Variable home loan rates falling. Give em a buzz

Called ING today to adjust variable portion of loan as they advertise lower rates than I currently have. Few hours later they offered 2.34 instead of the old 2.64….worthwhile checking with you lender and save some money while the fun lasts…

Comments

  • +1

    A quick google search will show providers with rates as low as 1.85%, I'd be calling ING again if I were you.

    • +1

      Usually the very low ones have stricter criteria

      • Yep this. Most of the ultra low rate lenders won't go over 80% LVR and aren't really helpful towards younger first home buyers.

        • If you need over 80% LVR then LMI gonna cost extra too.

          • +1

            @CMH: Yep. If you look at LMI rate tables though, you'll find that 84% to 90% LVR isn't too bad if you're in a deposit-constrained situation.

            Using CBA rate tables for instance and a $800k property:

            LVR Deposit LMI
            80% $160k $0
            84% $128k $7.3k
            85% $120k $9k
            90% $80k $17k
            91% $72k $27k

            So if you're looking at 91% LVR, you definitely want to get to 90% - saving/scrimping for that extra $8k deposit saves you $10k in LMI!

            Conversely, if you're already stretching your deposit cash at 84% LVR, you might be happy to take the $7.3k LMI hit (in exchange for not waiting longer to find an extra $32k of deposit).

  • Thanks OP - will give this a go.
    Any tips on who you ask to speak with?
    Did you have to push or were they pretty easy going?

    • +1

      Just called the general service number and weaseled through the automated menu. Say you saw the rates were adjusted on their website and if they can adjust yours too, in order to stop you from the temptations of shopping around…this was enough in my case. GL!

  • Athena.

    • Needs <80% LVR (or <60% LVR for their best advertised rate), so its tough for first home buyers to meet (at least in captial cities). No offset either - the redraw is supposedly functionally equivalent, but the money is in their control rather than yours while in redraw which may have some drawbacks.

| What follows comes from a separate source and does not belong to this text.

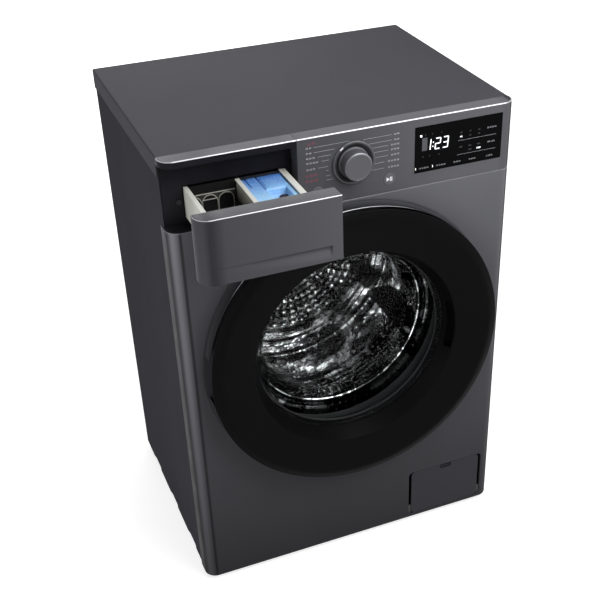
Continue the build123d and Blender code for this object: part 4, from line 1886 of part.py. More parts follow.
with BuildPart() as drum_lifters:
    lifter_front = (DRUM_FRONT_Y + DRUM_REAR_Y - LIFTER_LENGTH) / 2
    lifter_foot = (DRUM_INNER**2 - (LIFTER_WIDTH / 2) ** 2) ** 0.5 - SCREW_FIT
    lifter_crown = DRUM_INNER - LIFTER_HEIGHT
    for turn in range(LIFTER_COUNT):
        spoke_dir = Vector(0, 0, 1).rotate(Axis.Y, turn * 360 / LIFTER_COUNT)
        spoke = Plane((0, lifter_front, DOOR_Z), x_dir=spoke_dir, z_dir=(0, 1, 0))
        with BuildSketch(spoke) as lifter_section:
            with BuildLine():
                Polyline(
                    (lifter_foot, -LIFTER_WIDTH / 2),
                    (lifter_crown + LIFTER_TOP_WIDTH / 4, -LIFTER_TOP_WIDTH / 2),
                    (lifter_crown, 0),
                    (lifter_crown + LIFTER_TOP_WIDTH / 4, LIFTER_TOP_WIDTH / 2),
                    (lifter_foot, LIFTER_WIDTH / 2),
                    close=True,
                )
            make_face()
        extrude(lifter_section.sketch, amount=LIFTER_LENGTH)
drum_lifters.part.label = "drum_lifters"
export_step(drum_lifters.part, "parts/drum_lifters.step")


with BuildPart() as drum_spider:
    arm_back = DRUM_REAR_Y + SPIDER_THICKNESS
    with BuildSketch(facing_front(arm_back)) as spider_arms:
        with Locations((0, DOOR_Z)):
            Circle(SPIDER_HUB_RADIUS)
            with PolarLocations((DRUM_RADIUS - SPIDER_ARM_WIDTH / 2) / 2, 3, start_angle=30):
                Rectangle(DRUM_RADIUS - SPIDER_ARM_WIDTH / 2, SPIDER_ARM_WIDTH)
    extrude(amount=SPIDER_THICKNESS)
    # shaft through both bearings to the rotor
    rod(
        to_back(0, DRUM_REAR_Y + SPIDER_THICKNESS / 2, DOOR_Z),
        SHAFT_RADIUS,
        ROTOR_BACK + 3 * ROTOR_WALL - DRUM_REAR_Y - SPIDER_THICKNESS / 2,
    )
drum_spider.part.label = "drum_spider"
export_step(drum_spider.part, "parts/drum_spider.step")


with BuildPart() as rotor:
    rotor_front = TUB_REAR_Y + ROTOR_AIR_GAP
    turned(
        [
            (SHAFT_RADIUS + RUNNING_FIT, ROTOR_BACK - ROTOR_WALL),
            (ROTOR_RADIUS - ROTOR_WALL, ROTOR_BACK - ROTOR_WALL),
            (ROTOR_RADIUS - ROTOR_WALL, rotor_front),
            (ROTOR_RADIUS, rotor_front),
            (ROTOR_RADIUS, ROTOR_BACK),
            (SHAFT_RADIUS + RUNNING_FIT, ROTOR_BACK),
        ]
    )
    # ring of magnets inside the rim
    turned(
        [
            (STATOR_RADIUS + ROTOR_AIR_GAP, rotor_front),
            (ROTOR_RADIUS - ROTOR_WALL, rotor_front),
            (ROTOR_RADIUS - ROTOR_WALL, rotor_front + STATOR_THICKNESS),
            (STATOR_RADIUS + ROTOR_AIR_GAP, rotor_front + STATOR_THICKNESS),
        ]
    )
    # hub washer and nut on the shaft's end
    turned(
        [
            (SHAFT_RADIUS + RUNNING_FIT, ROTOR_BACK),
            (SHAFT_RADIUS * 2, ROTOR_BACK),
            (SHAFT_RADIUS * 2, ROTOR_BACK + ROTOR_WALL),
            (SHAFT_RADIUS + RUNNING_FIT, ROTOR_BACK + ROTOR_WALL),
        ]
    )
rotor.part.label = "rotor"
export_step(rotor.part, "parts/rotor.step")


# ================================================================ feet, nuts and small hardware
with BuildPart() as lock_nuts:
    with BuildSketch(Plane.XY.offset(FOOT_PAD)) as nut_faces:
        with GridLocations(FOOT_SPACING_X, FOOT_SPACING_Y, 2, 2):
            RegularPolygon(NUT_WIDTH / 2, 6, major_radius=False)
            Circle(FOOT_STUD_RADIUS + RUNNING_FIT, mode=Mode.SUBTRACT)
    extrude(amount=FLOOR_GAP - FOOT_PAD)
lock_nuts.part.label = "lock_nuts"
export_step(lock_nuts.part, "parts/lock_nuts.step")


for foot_x, foot_y, foot_label in (
    (-1, -1, "foot_front_left"),
    (1, -1, "foot_front_right"),
    (-1, 1, "foot_rear_left"),
    (1, 1, "foot_rear_right"),
):
    with BuildPart() as foot:
        turned_up(
            [
                (0, 0),
                (FOOT_RADIUS, 0),
                (FOOT_RADIUS, FOOT_PAD),
                (FOOT_STUD_RADIUS, FOOT_PAD),
                (FOOT_STUD_RADIUS, FOOT_PAD + FOOT_STUD_LENGTH),
                (0, FOOT_PAD + FOOT_STUD_LENGTH),
            ],
            foot_x * FOOT_SPACING_X / 2,
            foot_y * FOOT_SPACING_Y / 2,
        )
    foot.part.label = foot_label
    export_step(foot.part, f"parts/{foot_label}.step")


with BuildPart() as transit_caps:
    with BuildSketch(facing_front(REAR)) as cap_stems:
        with Locations((0, DOOR_Z)):
            with GridLocations(2 * TRANSIT_SPREAD, 2 * TRANSIT_SPREAD, 2, 2):
                Circle(TRANSIT_RADIUS)
    extrude(amount=-TRANSIT_LIP / 2)
    extrude(cap_stems.sketch, amount=2 * TRANSIT_LIP)
    with BuildSketch(facing_front(REAR + TRANSIT_LIP / 2)) as cap_heads:
        with Locations((0, DOOR_Z)):
            with GridLocations(2 * TRANSIT_SPREAD, 2 * TRANSIT_SPREAD, 2, 2):
                Circle(TRANSIT_RADIUS + TRANSIT_LIP)
    extrude(amount=TRANSIT_LIP / 2)
transit_caps.part.label = "transit_caps"
export_step(transit_caps.part, "parts/transit_caps.step")


with BuildPart() as panel_screws:
    # rear cover's screws
    with BuildSketch(facing_front(REAR + SHEET + SCREW_HEAD)) as screw_heads:
        with Locations((0, DOOR_Z)):
            with PolarLocations((REAR_PORT_RADIUS + COVER_RADIUS) / 2, COVER_SCREWS, start_angle=30):
                Circle(SCREW_HEAD_RADIUS)
    extrude(amount=SCREW_HEAD)
    with BuildSketch(facing_front(REAR + SHEET)) as screw_shanks:
        with Locations((0, DOOR_Z)):
            with PolarLocations((REAR_PORT_RADIUS + COVER_RADIUS) / 2, COVER_SCREWS, start_angle=30):
                Circle(SCREW_RADIUS)
    extrude(amount=SCREW_LENGTH)
    # the screw in the drawer's recess
    rod(to_back(SURROUND_SCREW_X, FASCIA_BACK - SCREW_HEAD, SURROUND_SCREW_Z), SCREW_HEAD_RADIUS, SCREW_HEAD)
    rod(to_back(SURROUND_SCREW_X, FASCIA_BACK, SURROUND_SCREW_Z), SCREW_RADIUS, SCREW_LENGTH)
panel_screws.part.label = "panel_screws"
export_step(panel_screws.part, "parts/panel_screws.step")
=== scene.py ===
import math

import bmesh
import bpy
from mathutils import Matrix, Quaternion, Vector


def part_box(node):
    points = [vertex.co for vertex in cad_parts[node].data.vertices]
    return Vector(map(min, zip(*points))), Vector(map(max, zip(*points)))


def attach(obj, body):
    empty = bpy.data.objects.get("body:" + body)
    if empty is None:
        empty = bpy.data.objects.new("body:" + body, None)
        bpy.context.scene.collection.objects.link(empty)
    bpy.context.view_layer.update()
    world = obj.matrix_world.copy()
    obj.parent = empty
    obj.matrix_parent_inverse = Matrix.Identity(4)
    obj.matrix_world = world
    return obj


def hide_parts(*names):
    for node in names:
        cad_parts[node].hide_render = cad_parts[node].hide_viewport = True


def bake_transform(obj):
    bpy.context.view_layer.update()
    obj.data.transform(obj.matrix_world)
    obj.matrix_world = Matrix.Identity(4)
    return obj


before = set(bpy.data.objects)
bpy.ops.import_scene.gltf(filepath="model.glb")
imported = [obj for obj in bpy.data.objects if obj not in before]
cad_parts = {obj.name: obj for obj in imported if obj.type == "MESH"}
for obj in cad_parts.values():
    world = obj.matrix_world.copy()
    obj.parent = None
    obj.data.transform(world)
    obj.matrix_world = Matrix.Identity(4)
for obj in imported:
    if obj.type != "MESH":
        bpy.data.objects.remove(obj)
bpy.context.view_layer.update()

# Lengths below are millimetres in the frame: +Z up, the front faces -Y, the floor is z 0.
MM = 0.001
SMOOTH_ANGLE = math.radians(32)
RING_STEPS = 192  # facets round the large circles
TIP_RADIUS = 0.001  # stands for a radius of 0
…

      Having said that… I am watching Athena eagerly and waiting for my LVR to drop :)

  • i refinanced with westpac and locked in a 4 year variable at 1.99% … pretty sure there will be a crash after this covid stuff, so locking in the rate will be helpful

    • How did you lock a 'variable' rate? Am I missing something….

    • If you're anticipating a post-COVID crash, that would mean interest rates staying low.

    • -2

      There has already been a covid crash, in 2020.

      People that are waiting for another covid crash can have fun staying poor.

  • So I rang up ING, told them I had been looking around at the new rates and found the dropped rate on their website. They also asked how I felt about ING and I told them that things were fine now, but I honestly wouldn't have gone with them if I knew how painful the application process was (also true - so much back and forth, and their team screwed up loan calculations which wasn't caught until the settlement day by the lawyers… hella stressful time).

    After half an hour of polite conversation I got my rate dropped to 2.3%! Thanks OP for the heads up!

    Note I was told that the base variable rate hasn't actually dropped - the discount offered on the rate had dropped, hence why the rate hadn't automatically dropped for my existing loan. Smells like a penalty for people who didn't check their rates, but on the flip side the "discount" isn't supposed to change over the loan life, so hopefully this means I have a bigger buffer against future rate rises.

    • Well done, tbh I didn't understand the whole discount thing (1.81 right?). What is that supposed to mean?

      • From my understanding there's two rates (numbers are examples, I don't recall what the exact numbers were):

        • The underlying variable rate, which is the same for all customer loans and changes with the RBA rate (RBA 0.1% + Bank Margin 4.4% = 4.5% variable rate)
        • The rate discount, which does not change and is fixed to a customer's loan (Variable rate 4.5% - Discount 2.2% = 2.3% = your effective home loan rate)

        It really just sounds like a way for banks to offer a lower rate to their new customers (by offering a bigger rate discount) without passing on that lower rate to existing customers (which would happen if they modified the variable rate). I think this is also how loans with "introductory rates" are structured, by offering a limited-time rate discount (though ING doesn't do this kind of thing AFAIK).

        On the flipside, the rate discount is supposedly fixed and stays with your loan account for its lifetime. So in theory, if you are paying attention, you can negotiate a bigger rate discount when you see special offers happening yet retain that discount when the offers expire.

  • Thanks for your post, I called ING Today and they dropped my variable from 2.54 to 2.09 in minutes.